We now come to the close of our brief visit into the seventeenth century, and the Westminster Shorter Catechism’s questions on the Lord’s Prayer.
Q. 106. What do we pray for in the sixth petition?
A. In the sixth petition, (which is, And lead us not into temptation, but deliver us from evil, (Matt. 6:13)) we pray, That God would either keep us from being tempted to sin, (Matt. 26:41) or support and deliver us when we are tempted. (2 Cor. 12:7–8)
We are all too aware of our weaknesses, the things which we cannot seem to stop doing. The existence of the dieting industry, and ‘dry January’ bears witness that we are not alone in this. Discipline is not the easiest thing.
In the final request of the Lord’s Prayer, there is a two-fold approach to this issue. First of all we pray that we would avoid the things that tempt us.
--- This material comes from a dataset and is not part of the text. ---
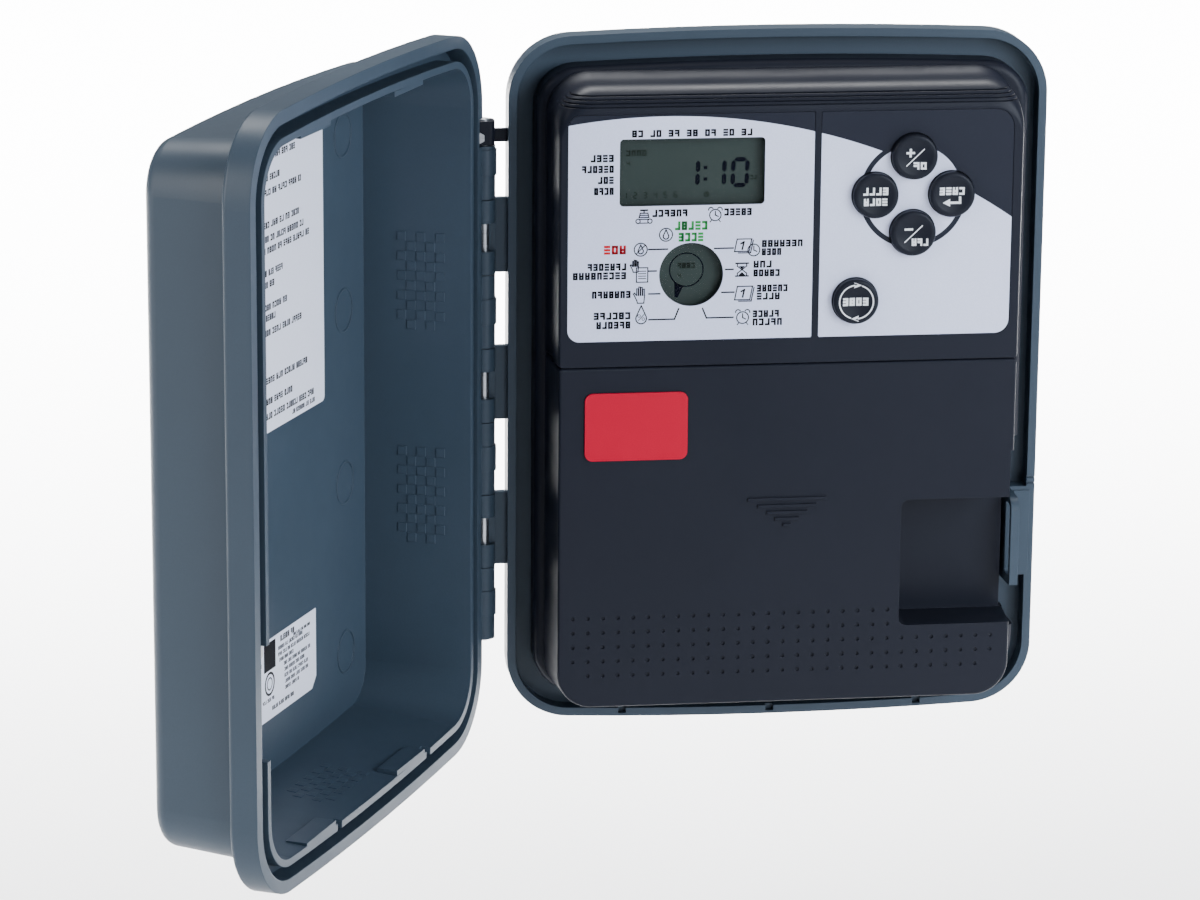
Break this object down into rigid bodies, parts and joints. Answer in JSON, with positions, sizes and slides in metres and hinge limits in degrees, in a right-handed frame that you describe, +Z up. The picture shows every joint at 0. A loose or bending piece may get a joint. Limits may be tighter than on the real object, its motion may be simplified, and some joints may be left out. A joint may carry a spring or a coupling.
{
  "type": "irrigation controller",
  "caption": "Wall-mounted outdoor irrigation timer: rounded blue-grey cabinet with side-hinged locking door and black control module with display, keys and slide-down wiring cover.",
  "frame": {"origin": "centre of the cabinet back face, on the wall plane", "axes": "+Y into the wall, front towards -Y, +X to the right seen from the front, +Z up"},
  "size_m": [0.3423, 0.2506, 0.2762],
  "materials": {
    "cabinet": "satin moulded weatherproof plastic",
    "module_black": "fine textured black plastic",
    "button_black": "smooth black keycaps",
    "decal_silver": "printed silver overlay",
    "badge_red": "plain printed badge",
    "label_white": "printed label stock",
    "clear_lens": "clear acrylic window",
    "lcd_glass": "reflective LCD glass",
    "fuse_glass": "glass tube",
    "rubber_mat": "silicone mat",
    "board_green": "solder mask",
    "component_black": "moulded components",
    "terminal_green": "terminal housing",
    "core_steel": "varnished laminations",
    "coil_tape": "taped winding",
    "steel": "zinc plated",
    "lock_zinc": "plated zinc",
    "brass": "plain"
  },
  "bodies": {
    "cabinet": {"cabinet_base": "cabinet", "hinge_pin": "steel", "pin_retainer": "module_black", "retainer_bolt": "steel", "module_housing": "module_black", "module_fascia": "module_black", "display_plate": "decal_silver", "keypad_plate": "decal_silver", "lcd_lens": "clear_lens", "lcd_panel": "lcd_glass", "dial_lens": "clear_lens", "dial_display": "lcd_glass", "keypad_mat": "rubber_mat", "circuit_board": "board_green", "board_components": "component_black", "board_screws": "steel", "fascia_screws": "steel", "terminal_block": "terminal_green", "terminal_screws": "steel", "battery_holder": "module_black", "backup_cell": "steel", "fuse": "fuse_glass", "fuse_clips": "brass", "transformer_core": "core_steel", "transformer_coil": "coil_tape", "transformer_brackets": "steel", "transformer_screws": "steel", "mains_terminal": "component_black", "module_screws": "steel", "conduit_plug": "cabinet", "ground_screw": "brass"},
    "door": {"door_shell": "cabinet", "instruction_label": "label_white", "data_label": "label_white", "lock_body": "lock_zinc", "lock_nut": "steel"},
    "lock_rotor": {"lock_plug": "lock_zinc", "lock_cam": "steel", "cam_screw": "steel"},
    "cover": {"lower_cover": "module_black", "cover_badge": "badge_red"},
    "plus_key": {"button_plus": "button_black"},
    "program_key": {"button_program": "button_black"},
    "next_key": {"button_next": "button_black"},
    "minus_key": {"button_minus": "button_black"},
    "dial_key": {"button_dial": "button_black"}
  },
  "joints": [
    {"name": "door_hinge", "type": "hinge", "parent": "cabinet", "child": "door", "pos_m": [-0.1104, -0.0568, 0], "axis": [0, 0, 1], "range_deg": [-43, 117]},
    {"name": "lock_turn", "type": "hinge", "parent": "door", "child": "lock_rotor", "pos_m": [-0.22192, -0.20694, -0.0533], "axis": [0.891, -0.454, 0], "range_deg": [-90, 0]},
    {"name": "cover_slide", "type": "slide", "parent": "cabinet", "child": "cover", "axis": [0, 0, -1], "range_m": [0, 0.002]},
    {"name": "plus_press", "type": "slide", "parent": "cabinet", "child": "plus_key", "axis": [0, 1, 0], "range_m": [0, 0.001], "stiffness_N_per_m": 600},
    {"name": "program_press", "type": "slide", "parent": "cabinet", "child": "program_key", "axis": [0, 1, 0], "range_m": [0, 0.001], "stiffness_N_per_m": 600},
    {"name": "next_press", "type": "slide", "parent": "cabinet", "child": "next_key", "axis": [0, 1, 0], "range_m": [0, 0.001], "stiffness_N_per_m": 600},
    {"name": "minus_press", "type": "slide", "parent": "cabinet", "child": "minus_key", "axis": [0, 1, 0], "range_m": [0, 0.001], "stiffness_N_per_m": 600},
    {"name": "dial_press", "type": "slide", "parent": "cabinet", "child": "dial_key", "axis": [0, 1, 0], "range_m": [0, 0.001], "stiffness_N_per_m": 600}
  ]
}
If you are giving up chocolate for Lent, it is best to clear the cupboards of Mars Bars. One of the best ways to help temptations die is to avoid the things which trigger them.
Sometimes, however, that’s not so easy. Go and pay at a petrol station and you will inevitably find yourself standing beside a long and well stocked display of confectionary. The second half of this part of the Lord’s Prayer therefore asks that we will be delivered from evil. When urge hits, it is all that we can do to pray for strength and that God would support us through the next ninety seconds of temptation. At those times, hold fast to these words from the Apostle Paul:
No temptation has seized you except what is common to man. And God is faithful; he will not let you be tempted beyond what you can bear. But when you are tempted, he will also provide a way out so that you can stand up under it. (1 Corinthians 10:13)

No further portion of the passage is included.